The building was on fire two blocks away my 9/11 experience

On the morning of September 11th, 2001, I was standing on the subway platform in New York City. My train approached; it was jam-packed. The gentleman who stepped on before me barely squeezed in. There was just enough room for him to slide his sketchboard in behind him. I said to myself, ‘Ya know what? I’m already running late (I hadn’t slept well and got up late). I’m waiting for the next train.


The next train takes me downtown, stopping at the World Trade Center. I worked right across the street at 3 World Financial Center. I was a librarian working for Lehman Brothers.

I worked in the building with the greenish pointed roof. I was uptown, by Madison Square Garden, when this happened.

I get out of the train (underground). Everyone is running out of the mall that used to be right underneath the WTC. They were running back through the turnstiles that I want to go through, so you had this mass of people trying to get in, underneath the WTC and others trying to get out.


A lady is past the turnstiles on my right screaming. Though she could have been a religious zealot, there were a lot of those at this subway station.


I ask someone what’s going on, he says, "I don’t know, but it sounded like a gunshot." Thinking about it now, what he heard may have been a body or some of the building hitting the ground.


I am focused on how bad my commute has been, and based on what this gentleman had told me, I thought there was a police shootout or a crazy person with a gun in the WTC mall.


I try to call work at a pay phone but can’t get through; walked up the nearest stairwell, which puts me two blocks from the WTC.


Everyone is looking up.

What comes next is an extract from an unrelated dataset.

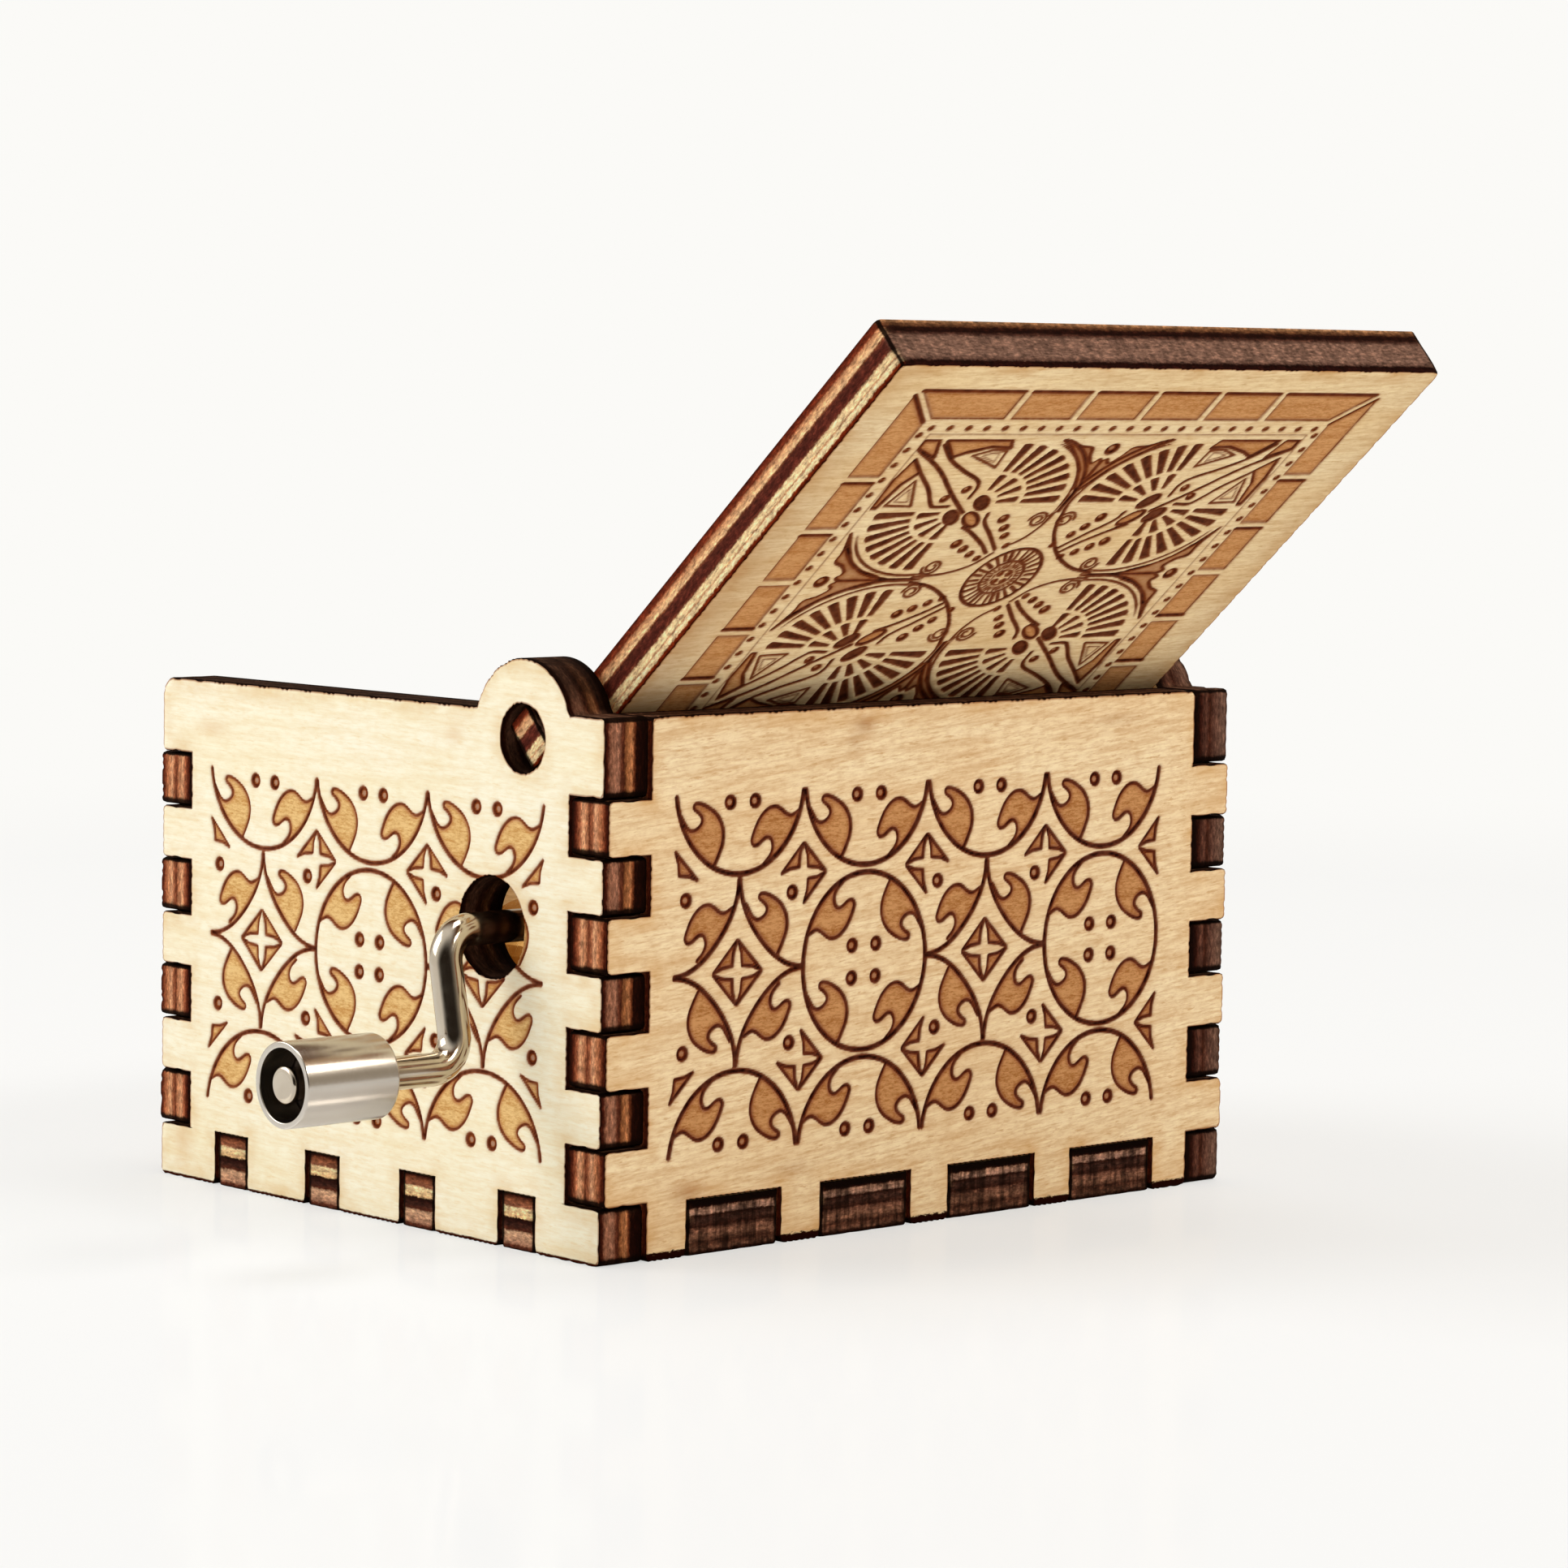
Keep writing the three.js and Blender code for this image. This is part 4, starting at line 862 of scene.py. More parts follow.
plywood = {
    # slant is that of the grain in radians, grain its strength, beside the share of brown beside a line, and
    # footDarkening the dark band along the foot of a panel
    "pale": {"light": "#FEFAE7", "mid": "#FDF6DA", "dark": "#EDD5A3", "toast": "#E0BA7C", "fill": "#ECC88A",
             "fillDark": "#CC9858", "halo": "#A8560E", "burn": "#702800", "deepBurn": "#3E1000", "beside": 0.24,
             "spot": "#D9A25C", "slant": 0.02, "grain": 0.6, "footDarkening": 0.35},
    "warm": {"light": "#FEEBC4", "mid": "#F8DEB3", "dark": "#D0A26E", "toast": "#D09A56", "fill": "#CE9864",
             "fillDark": "#A66C3A", "halo": "#84360C", "burn": "#561400", "deepBurn": "#200400", "beside": 0.22,
             "spot": "#A5662A", "slant": -0.09, "grain": 0.9, "footDarkening": 1.0},
    # the lid's spot colour is the painted shade of its margins
    "lid": {"light": "#FEE9BD", "mid": "#F7D9A5", "dark": "#CEA066", "toast": "#C68C48", "fill": "#D8A068",
            "fillDark": "#BC7E46", "halo": "#8E3E08", "burn": "#642000", "deepBurn": "#2A0700", "beside": 0.24,
            "spot": "#9C6230", "slant": -0.05, "grain": 0.7, "footDarkening": 0.0},
    # the inner faces are left unsanded and a little smoked, and are darker still as painted shade for the inside of
    # the box
    "inner": {"light": "#E6C694", "mid": "#D8B27A", "dark": "#B48450", "slant": -0.09, "grain": 0.9},
    "smoke": "#8C4416",
    # along the grain, across it, and through the sheet
    "layers": {"drift": ((0.035, 0.12, 0.1), 3, 0.6), "streak": ((0.1, 1.3, 1.3), 4, 0.6),
               "fibre": ((0.5, 4.2, 4.2), 4, 0.7), "fleck": ((0.7, 3.4, 3.4), 3, 0.6),
               "mottle": ((1.0, 2.2, 2.2), 3, 0.6)},
    "driftStops": [(0.34, 0.0), (0.66, 1.0)],
    # what each layer darkens, before the strength of the grain
    "grainStops": {"streak": [(0.45, 0.0), (0.7, 0.6)], "mottle": [(0.45, 0.0), (0.7, 0.4)],
                   "fibre": [(0.32, 0.7), (0.54, 0.0)], "fleck": [(0.6, 0.0), (0.7, 0.75)]},
    # along u, along v, and through the sheet
    "engraved": {"patch": ((0.22, 0.3, 0.3), 3, 0.6), "speck": ((2.0, 6.5, 6.5), 4, 0.7),
                 "uneven": ((1.1, 1.1, 1.1), 3, 0.6)},
    "patchStops": [(0.42, 0.05), (0.66, 0.58)],
    "edgeBurn": (0.02, 0.2, 0.75),   # mm from the cut where the scorch begins to fade and ends, and its strength
    "streakShare": 0.5,              # what the streaks add to the specks of an engraved floor
    "speckStops": [(0.6, 0.0), (0.85, 1.0)],
    "floorHaloAndShade": 0.95,             # brown beside a line on an engraved floor: halo, and painted shade along the floor's edges
    "pitBrown": 0.75,
    "unevenStops": [(0.3, 0.74), (0.62, 1.0)],
    "burnAt": (0.1, 0.7, 1.0),       # cover at which a line is halo, burn and deepBurn
    "coverStops": [(0.1, 0.0), (0.48, 0.92), (1.0, 1.0)],
    "foot": (0.7, 0.02, 0.1),        # mm that the dark band wanders up, and where it fades and ends
    "floorRough": 2.5,               # relief of a floor's specks, beside that of the grain
    "bump": (0.5, 0.03),             # strength, and height in mm
    "roughness": 0.74,
    "specular": 0.02,
}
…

I look up, and the first building that was hit is on fire two blocks away from me.


The only way I can describe it, it seems like there was more fire than building, as if a fire just happened to have a building in it, not that a building was on fire, basically fire everywhere.


I ask the guy next to me, "What happened?"


He says a plane hit it.


I say, “A small plan?”


“No, a commercial plane,” was his response.


I don’t comment. Staring at the building, my first thought, as weird as it sounds, was there were people in that building; my second thought, there were people on that plane.


As bizarre as that may sound, I think I was just trying to wrap my mind around what my eyes were showing it.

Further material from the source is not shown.